The Bureau for Experimental Ethnography is exploring the terrain vague surrounding sites of immigrant detention through an eight-month distributed fieldwork season. Our fieldwork project invites participants to visit (virtually or bodily) the zones surrounding immigrant detention centers mapped out by the In Plain Sight project.
The Carceral Edgelands fieldwork season is aimed at exploring and documenting indeterminate and ambiguous spaces in the landscape surrounding detention centers. In our commitment to the rights and dignity of immigrants and refugees we work to complexify narratives of justice through an ethnographic attention to place.

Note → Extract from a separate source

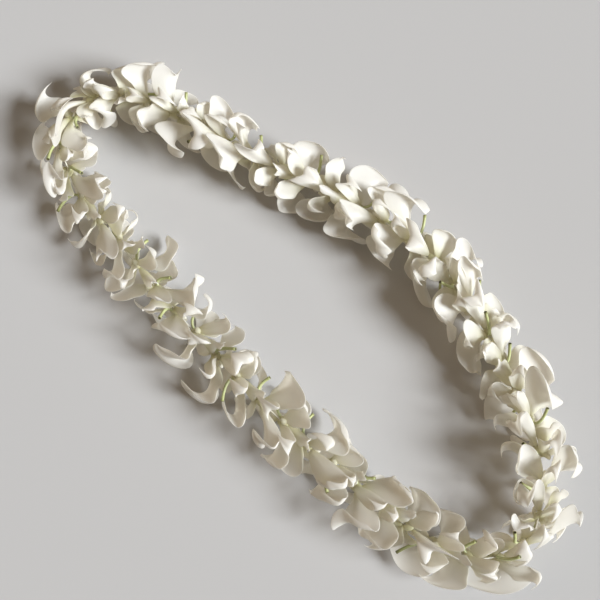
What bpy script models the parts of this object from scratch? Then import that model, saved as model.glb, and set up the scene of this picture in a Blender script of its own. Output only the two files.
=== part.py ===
# A flower lei: white orchid blooms threaded one behind the other on a closed loop of cotton string,
# lying on a flat surface. Run with: blender --background --python part.py
#
# A bloom is first worked out round a straight string, as (along, across, up) from its own centre:
# along runs with the string, across is sideways and up is vertical. The stack of blooms is then
# slanted by a smooth rule, bent round the loop and laid on the surface, so that neighbours that are
# clear of each other on the straight string stay clear on the loop.

import bmesh
import bpy
import numpy as np
from mathutils import Vector

# The lei
LEI_LENGTH = 0.914  # round the string, a 36 inch lei
BLOOM_COUNT = 46
STRING_HEIGHT = 0.0203  # string centre above the surface
SEED = 137

# The string's route seen from above, point by point round the loop
ROUTE = (
    (-0.229, -0.024), (-0.203, -0.053), (-0.158, -0.064), (-0.102, -0.071), (-0.046, -0.077),
    (0.010, -0.080), (0.066, -0.080), (0.122, -0.077), (0.176, -0.069), (0.214, -0.048),
    (0.220, -0.012), (0.190, 0.026), (0.144, 0.051), (0.092, 0.070), (0.036, 0.080),
    (-0.020, 0.072), (-0.074, 0.057), (-0.128, 0.042), (-0.180, 0.030), (-0.218, 0.010),
)
ROUTE_SAMPLES = 4000

# String and knot
STRING_DIAMETER = 0.0012
KNOT_GAP = 31  # the knot sits between this bloom and the next
KNOT_RADIUS = 0.0016
TAIL_LENGTH = 0.005
TAIL_HEADING = (0.35, 0.25, 0.9)  # the other tail leans the other way

# Hub: the short tube at the middle of the flower, with the hole that the string goes through
BORE_DIAMETER = 0.0018
HUB_WALL = 0.0020
HUB_LENGTH = 0.0042
HUB_SIDES = 12
RIM_BEVEL = 0.0013  # how far the bore's edge stands out past the middle of the wall at either end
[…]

The eight-month long field season asks participants to visit (virtually or bodily) the edgelands surrounding sites of immigrant detention with the aim of documenting experience through one or more of the following: writing and photography; compositions on a felt sense of anticipation, ambivalence, anxiety, or foreboding; in poems, found words, collections of sticks and plastic flotsam, memories of smells and conversations, or whatever else seems important to you.
At the close of the field work season (in December 2022) participants will be invited to share selected readings and images from their research. In particular we aim to feature both 200 word compositions and photo diptychs (single image with 100-150 words of text). Field reports, photographs, journal entries, and digital ephemera will be archived on the Bureau website. Contributions will also be considered for inclusion in a special issue of the Journal of Historical Sociology.
We invite you to join us over two months to participate in the Carceral Edgelands distributed fieldwork project. Project participants are asked to review the fieldwork package (which includes additional instructions and information about the project). The fieldwork package will be released on December 11, 2021 following our Opening Event.